WORK TO COMPLETE: Your task is to copy every line of this material exactly.

DATA SECTION:
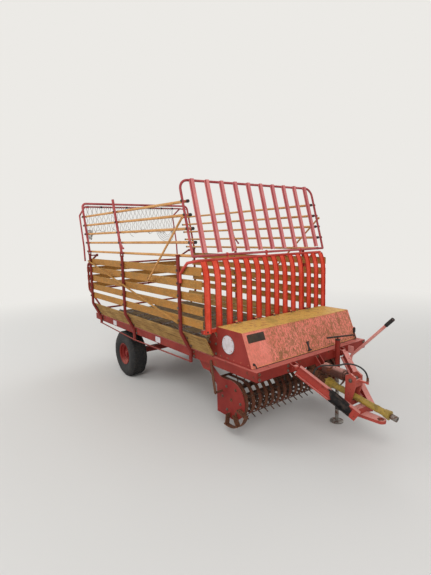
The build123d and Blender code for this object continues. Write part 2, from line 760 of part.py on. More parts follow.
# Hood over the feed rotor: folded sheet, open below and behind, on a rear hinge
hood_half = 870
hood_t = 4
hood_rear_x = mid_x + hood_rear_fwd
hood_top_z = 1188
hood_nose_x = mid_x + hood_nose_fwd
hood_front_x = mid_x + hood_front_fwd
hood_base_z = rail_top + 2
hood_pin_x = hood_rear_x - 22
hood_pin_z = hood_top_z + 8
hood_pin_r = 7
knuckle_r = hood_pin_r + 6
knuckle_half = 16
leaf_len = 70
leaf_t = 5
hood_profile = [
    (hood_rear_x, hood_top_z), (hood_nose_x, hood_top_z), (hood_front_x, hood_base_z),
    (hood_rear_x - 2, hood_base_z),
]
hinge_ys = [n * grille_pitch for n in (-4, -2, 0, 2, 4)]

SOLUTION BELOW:
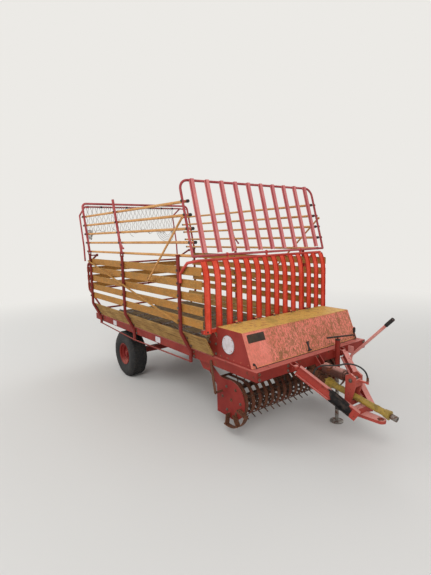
The build123d and Blender code for this object continues. Write part 2, from line 760 of part.py on. More parts follow.
# Hood over the feed rotor: folded sheet, open below and behind, on a rear hinge
hood_half = 870
hood_t = 4
hood_rear_x = mid_x + hood_rear_fwd
hood_top_z = 1188
hood_nose_x = mid_x + hood_nose_fwd
hood_front_x = mid_x + hood_front_fwd
hood_base_z = rail_top + 2
hood_pin_x = hood_rear_x - 22
hood_pin_z = hood_top_z + 8
hood_pin_r = 7
knuckle_r = hood_pin_r + 6
knuckle_half = 16
leaf_len = 70
leaf_t = 5
hood_profile = [
    (hood_rear_x, hood_top_z), (hood_nose_x, hood_top_z), (hood_front_x, hood_base_z),
    (hood_rear_x - 2, hood_base_z),
]
hinge_ys = [n * grille_pitch for n in (-4, -2, 0, 2, 4)]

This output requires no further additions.